Un style moderne et intemporel
Le principal intéressé place la modernité et surtout l’intemporalité comme valeurs premières, en évitant l’écueil du bling-bling et de l’extravagance, un exercice délicat qui implique toujours le donneur d’ordres, qu’il soit un chantier ou un propriétaire. Starlight, un 86 m qui est l’une des dernières réalisations de Darnet Design, est intéressant à plus d’un titre. Ce projet
est né de la collaboration entre Darnet Design et TWW (Thompson, Westwood & White), un important broker basé à Monaco. Ces fins connaisseurs du marché ont estimé viable de lancer l’étude d’un superyacht, sans même avoir de client et Darnet Design s’est vu confier la charge de définir et de réaliser la totalité du projet, intérieur et extérieur. Aujourd’hui, les plans de ce yacht sont finalisés et Starlight est prêt à entrer en chantier, pour une livraison possible en 2024, un délai acceptable pour un chantier comme pour un futur client.

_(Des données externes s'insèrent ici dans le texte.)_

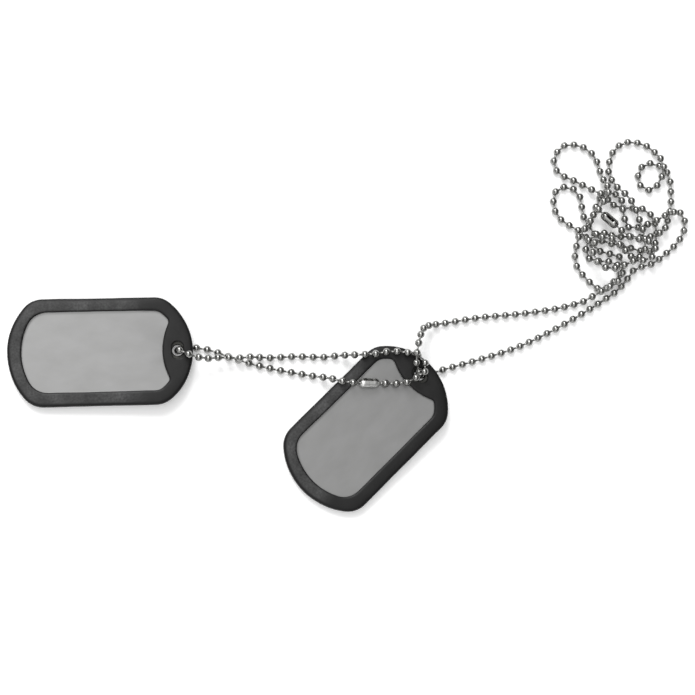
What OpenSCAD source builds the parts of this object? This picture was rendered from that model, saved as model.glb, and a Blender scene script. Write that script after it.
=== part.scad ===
// Two identification tags, each a steel plate in a rubber silencer, joined by a short and a long ball chain.
// The set lies on a surface at z = 0, and the origin is the middle of its footprint.

/* [Plate] */
// Length of the steel plate
plate_l = 50.8; // [48:0.2:54]
// Width of the steel plate
plate_w = 28.6; // [27:0.2:31]
// Thickness of the sheet
sheet_t = 0.5; // [0.4:0.05:0.7]
// Thickness of the rolled edge
roll_t = 1; // [0.8:0.05:1.2]
// Width of the rolled edge
roll_w = 1.2; // [1:0.1:2]
// Diameter of the chain hole
hole_d = 3.2; // [3:0.1:4]
// Distance from the plate's end to the middle of the chain hole
hole_in = 3; // [3:0.1:4.4]

/* [Silencer] */
// Rubber outside the plate's edge
wall = 1.4; // [1:0.1:2]
// Thickness of each lip over the rolled edge
lip_t = 0.8; // [0.6:0.1:1.4]
// Reach of the lips along the sides
side_lip = 4; // [3:0.1:5]
// Reach of the lips at the far end
far_lip = 4.1; // [3:0.1:5]
// Radius of the outside edges
edge_r = 0.9; // [0.4:0.1:1.2]
// Radius of the far end's arc
far_end_r = 20.5; // [18:0.5:24]
// Radius of the arc at the hole's end
hole_end_r = 18.5; // [17:0.5:22]
// Radius of the outside corners
corner_r = 7; // [5:0.5:9]
// Radius of the window's far end
window_end_r = 18.5; // [16:0.5:22]
// Radius of the window's far corners
window_corner_r = 6; // [4:0.5:7]
// Radius of the web's edge in the window
web_r = 18; // [10:0.5:24]
// Distance from the hole to the web's edge in the window
web_reach = 4.5; // [3.6:0.1:6]
// Length of the oval eyelet through the rubber, across the tag
eyelet_l = 5.2; // [4.6:0.1:6]
// Width of the eyelet, along the tag
eyelet_w = 3.4; // [3.2:0.1:4.2]

/* [Chains] */
// Diameter of a ball
ball_d = 2.3; // [2:0.05:2.4]
// Diameter of the wire pins
pin_d = 0.6; // [0.4:0.05:0.8]
// Distance from ball to ball in the short chain
short_pitch = 3.25; // [3.1:0.05:3.6]
// Length of a snap connector
snap_l = 6.4; // [6:0.1:7.2]
// Thickness of the connector's sheet
snap_t = 0.2; // [0.15:0.05:0.3]

/* [Fit] */
// Clearance between a plate and its silencer
fit = 0.1; // [0.05:0.05:0.3]
// Clearance round the balls and pins
play = 0.1; // [0.1:0.05:0.2]

/* [Hidden] */
$fn = 64;

// Where the middle of each tag lies, and how far its hole's end is turned from +X
LEFT_TAG = [-77.5, -12.5, 2];
RIGHT_TAG = [1.5, -33.5, 45];

silencer_l = plate_l + 2 * (wall + fit);
silencer_w = plate_w + 2 * (wall + fit);
groove_t = roll_t + 2 * fit;
silencer_t = groove_t + 2 * lip_t;
hole_x = plate_l / 2 - hole_in;
snap_bore_d = ball_d + 2 * play;
snap_d = snap_bore_d + 2 * snap_t;
pin_bore_d = pin_d + 2 * play;
// A strand of chain lies under each web, so the hole's end is raised and the far end rests on the surface
tilt = asin((ball_d + 2 * play) / (hole_x + silencer_l / 2 - edge_r));
lift = (silencer_l / 2 - edge_r) * sin(tilt) + (silencer_t / 2 - edge_r) * cos(tilt) + edge_r;
hole_h = lift + hole_x * sin(tilt) - ball_d / 2;

// Where the middle of each connector lies, the way that it points, and how far its slot is turned from straight up
SHORT_SNAP = [[1.7, -20.5, 4.6], [6.4, 0, -0.6], -35];
LONG_SNAP = [[77.5, 31.5, 2.95], [5, -4, -0.1], 0];
function mouth(snap, side) = snap[0] + side * snap_l / 2 * snap[1] / norm(snap[1]);

// A row of a route is x, y and the height of the chain's middle line above a ball that lies on the surface.
// Each route goes from one mouth of its connector to the other
function hole_at(tag, dx, dy, h) = [tag[0] + hole_x * cos(tilt) * cos(tag[2]) + dx,
                                    tag[1] + hole_x * cos(tilt) * sin(tag[2]) + dy, h];

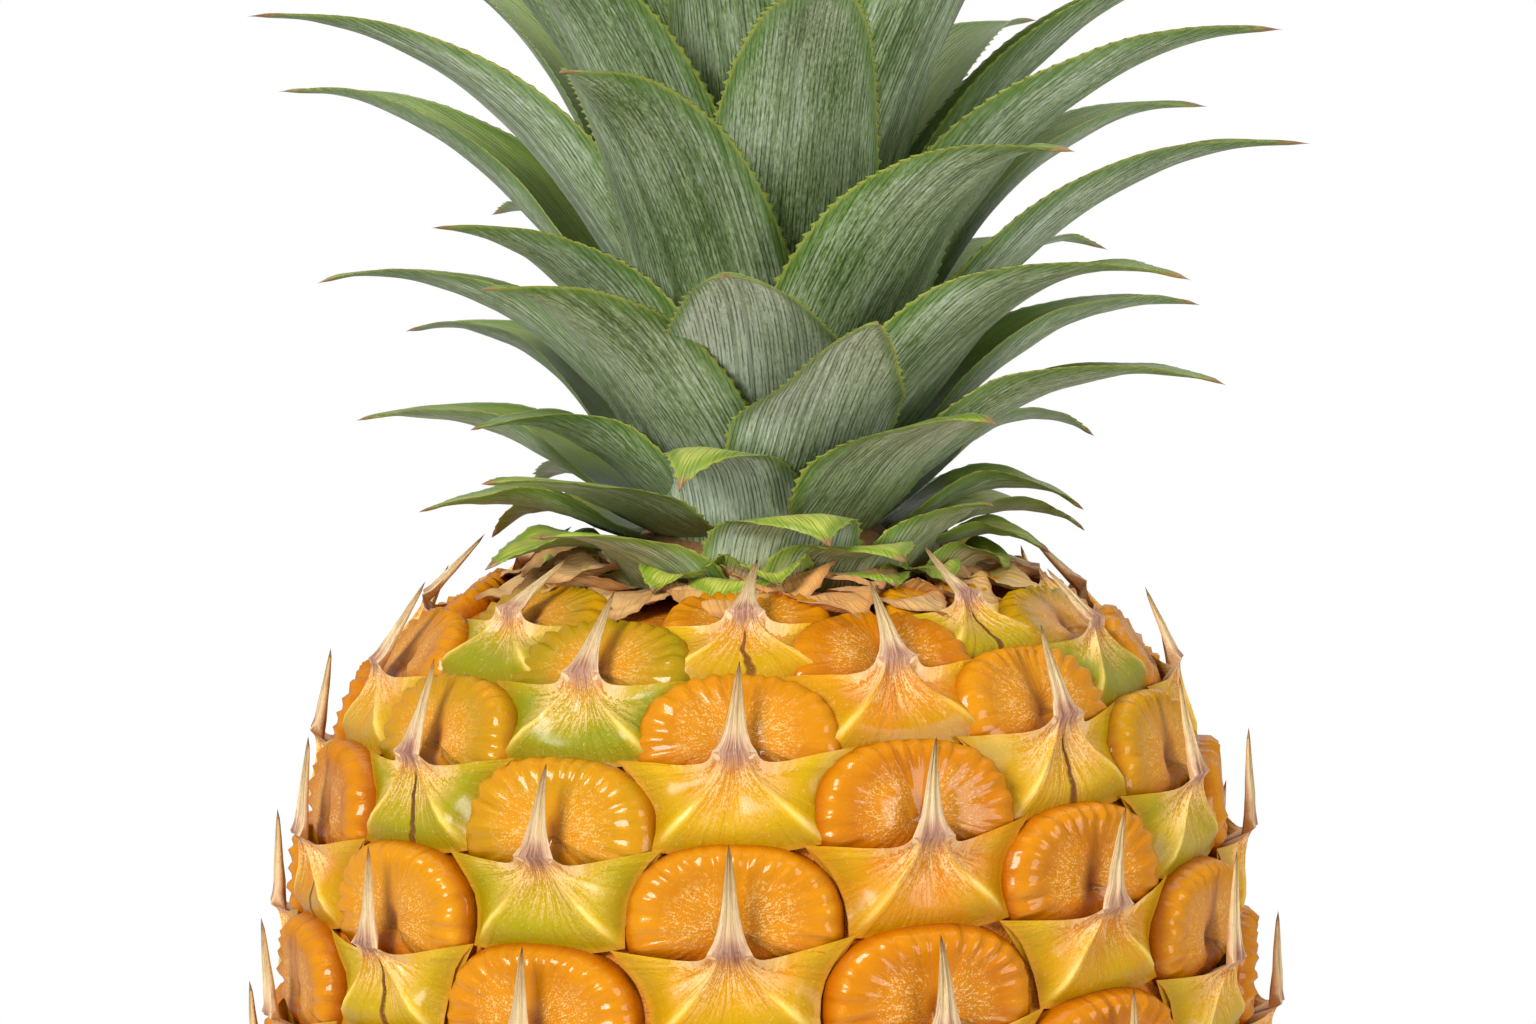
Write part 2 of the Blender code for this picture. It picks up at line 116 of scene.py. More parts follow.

Le cercle des designers français
Malgré une charge de travail importante et de nombreux déplacements professionnels, Franck Darnet donne des cours à l’ENSA (Ecole nationale supérieure d’architecture) de Nantes qui, depuis 1991, propose un DPEA (Diplôme propre aux écoles d’architecture) d’architecture navale. Darnet Design contribue à faire entrer la France dans le cercle très fermé des architectes designers de superyachts, aux côtés de Rémi Tessier, de Jacques Pierrejean et de Philippe Briand, faisant jeu égal avec les stars italiennes et anglo-saxonnes.